Paul has learned contentment. No matter what he faces, he knows the strength of Christ is with Him. It doesn’t guarantee him an A+, or a 30lb weight loss, but the joy of living for Jesus in every external circumstance.  Would we want a verse 12 mug?

Paul is not looking to Jesus for the comforts he desires, but praise for the endurance Paul has been given.  For Paul has been shaped by those trials. He knows to expect them, and is experiencing them even as he writes.  Paul has been steeped in Scripture, and a history of a people, that tells of struggle and a need for God.

What would happen if instead of our Philippians 4:13 mug, we would drink out of our Philippians 1:29 mug? For it has been granted to you that for the sake of Christ you should not only believe in him but also suffer for his sake.

Call me cynical, but I wonder if this one would sell so well. Because we really don’t want to drink out of a cup of suffering.

But how would such a cup nourish us?  Would it help us to remember and expect that we should face opposition because of our faith in Jesus? Would it help us to remember those around the world who are enduring such trials? Would it help us to remember perhaps, that life is not going to be easy just because we are believers, but actually will bring new struggles?  Would it help us to give thanks? And would it help us remember that Jesus is not a genie, but an all powerful Messiah whose kingdom was ushered in by…. suffering and sacrifice? Could we drink from the cup that says: “I want to know Christ—yes, to know the power of his resurrection and participation in his sufferings, becoming like him in his death” Philippians 3:10

“I want to know... participation in Christ’s sufferings….”

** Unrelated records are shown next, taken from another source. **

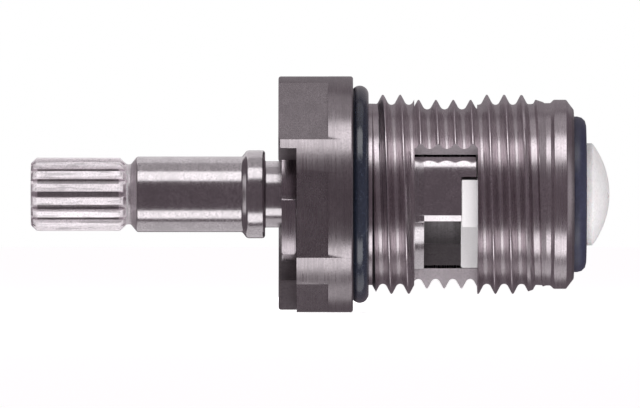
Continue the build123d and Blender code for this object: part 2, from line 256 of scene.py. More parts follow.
def turn(bm, matrix, verts=None):
    """Turns a shape, or some of its corners."""
    bmesh.ops.rotate(bm, cent=(0, 0, 0), matrix=matrix, verts=verts or bm.verts)


def spin(bm, geom, angle, steps, advance=0.0, merge=False, copies=False):
    """Turns geometry about the axis, as a skin or as copies, and moves it along at each step."""
    bmesh.ops.spin(
        bm, geom=geom, cent=(0, 0, 0), axis=(1, 0, 0), dvec=(advance, 0, 0), angle=angle,
        steps=steps, use_merge=merge, use_duplicate=copies)


def weld(bm, distance=1e-4):
    """Merges corners that lie on each other."""
    bmesh.ops.remove_doubles(bm, verts=bm.verts, dist=distance)


def face_outward(bm):
    """Turns a closed shape's faces outward and gives the shape."""
    bmesh.ops.recalc_face_normals(bm, faces=bm.faces)
    return bm


def round_off(bm, geom, size, segments=3, affect="VERTICES"):
    """Rounds corners or edges."""
    bmesh.ops.bevel(
        bm, geom=geom, offset=size, offset_type="OFFSET", segments=segments, profile=0.5,
        affect=affect, clamp_overlap=True, material=-1)


def outline(corners, closed=True):
    """Edges through (x, radius, rounding) corners above the axis."""
    bm = bmesh.new()
    verts = [bm.verts.new((x, 0, radius)) for x, radius, _ in corners]
    neighbours = verts[1:] + verts[:1] if closed else verts[1:]
    for vert, neighbour in zip(verts, neighbours):
        bm.edges.new((vert, neighbour))
    for size in sorted({rounding for _, _, rounding in corners if rounding}):
        round_off(bm, [vert for vert, corner in zip(verts, corners) if corner[2] == size], size)
    return bm


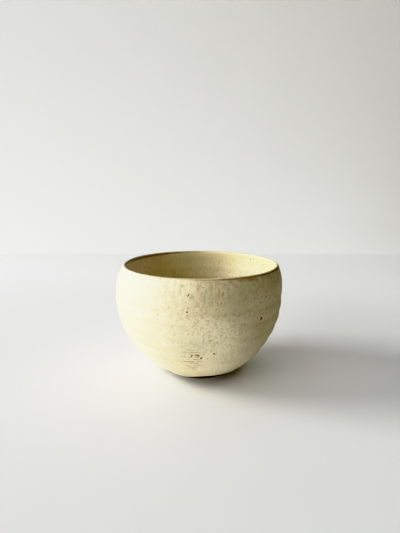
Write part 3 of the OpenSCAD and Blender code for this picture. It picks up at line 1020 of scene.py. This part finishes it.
# The table and the wall are small and the room beyond them is dark, so little light comes back
WALL_Y = 0.535
LEFT, RIGHT, FRONT, TOP = -0.9, 0.46, -0.5, 0.62
table = plane(
    "table", [(LEFT, FRONT, 0), (RIGHT, FRONT, 0), (RIGHT, WALL_Y, 0), (LEFT, WALL_Y, 0)],
    plain_material("pale_table", (0.91, 0.92, 0.93), 0.5),
)
wall = plane(
    "wall", [(LEFT, WALL_Y, 0), (RIGHT, WALL_Y, 0), (RIGHT, WALL_Y, TOP), (LEFT, WALL_Y, TOP)],
    plain_material("pale_wall", (0.87, 0.87, 0.855), 0.8),
)


LIGHT_DISTANCE = 6.0


def soft_light(name, turn, rise, width, height, watts):
    """Area light far off, seen from the bowl at a turn from the front and a rise above level."""
    turn, rise, far = math.radians(turn), math.radians(rise), LIGHT_DISTANCE
    spot = Vector((
        far * math.sin(turn) * math.cos(rise), -far * math.cos(turn) * math.cos(rise), far * math.sin(rise),
    ))
    light = bpy.data.lights.new(name, "AREA")
    light.shape = "RECTANGLE"
    light.size, light.size_y = width, height
    light.energy = watts
    lamp = bpy.data.objects.new(name, light)
    lamp.location = spot
    lamp.rotation_euler = (Vector((0, 0, BOWL_H / 2)) - spot).to_track_quat("-Z", "Y").to_euler()
    bpy.context.scene.collection.objects.link(lamp)


soft_light("side_light", -95, 25, 2.6, 2.2, 262)
soft_light("front_light", -54, 12, 5.4, 2.6, 337)
soft_light("top_light", 0, 89, 9.0, 9.0, 148)
soft_light("fill_light", 76, 16, 2.4, 2.4, 15)

# The world itself gives no light
world = bpy.data.worlds.new("dark_room")
world.use_nodes = True
world.node_tree.nodes["Background"].inputs["Strength"].default_value = 0.0
bpy.context.scene.world = world

# Camera, as fitted to the photo: metres, and degrees below level
PHOTO_LONG_SIDE = 533
FOCAL_PIXELS = 400
CAMERA_SPOT = (0.0, -0.2753, 0.1252)
CAMERA_DOWN = 10.59
SENSOR = 36
camera_data = bpy.data.cameras.new("camera")
camera_data.sensor_width = SENSOR
camera_data.lens = SENSOR * FOCAL_PIXELS / PHOTO_LONG_SIDE
camera_data.clip_start = 0.01
camera_data.clip_end = 20
camera = bpy.data.objects.new("camera", camera_data)
camera.location = CAMERA_SPOT
camera.rotation_euler = (math.radians(90 - CAMERA_DOWN), 0, 0)
bpy.context.scene.collection.objects.link(camera)
bpy.context.scene.camera = camera

# The photo's tones: deep, warm shade and soft highlights, as light in the scene against light shown
LIGHT_SHOWN = [
    (0.05, 0.005), (0.1, 0.033), (0.19, 0.118), (0.3, 0.22), (0.5, 0.45), (0.8, 0.8), (1.0, 0.9),
    (1.5, 0.965),
]
BLACK = (0.0, 0.007, 0.03)
BRIGHTEST = 2.0
view = bpy.context.scene.view_settings
view.view_transform = "Standard"
view.use_curve_mapping = True
tone = view.curve_mapping
tone.black_level = BLACK
tone.white_level = (BRIGHTEST, BRIGHTEST, BRIGHTEST)
for light, shown in LIGHT_SHOWN:
    tone.curves[3].points.new(light / BRIGHTEST, shown)
tone.update()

I’ve not seen that mug on the shelves of the store either. But perhaps we need these mugs to understand Paul’s love for Jesus, a matching set as it were.   And rather than using his words to inspire us for the things that will make us more content, we drink from the cups reminding us of a man who has found great contentment in every circumstance because of his love for Jesus.  Because of the power of the resurrection.

What if we were to pause and grab a new mug for our coffee. How would it shape us?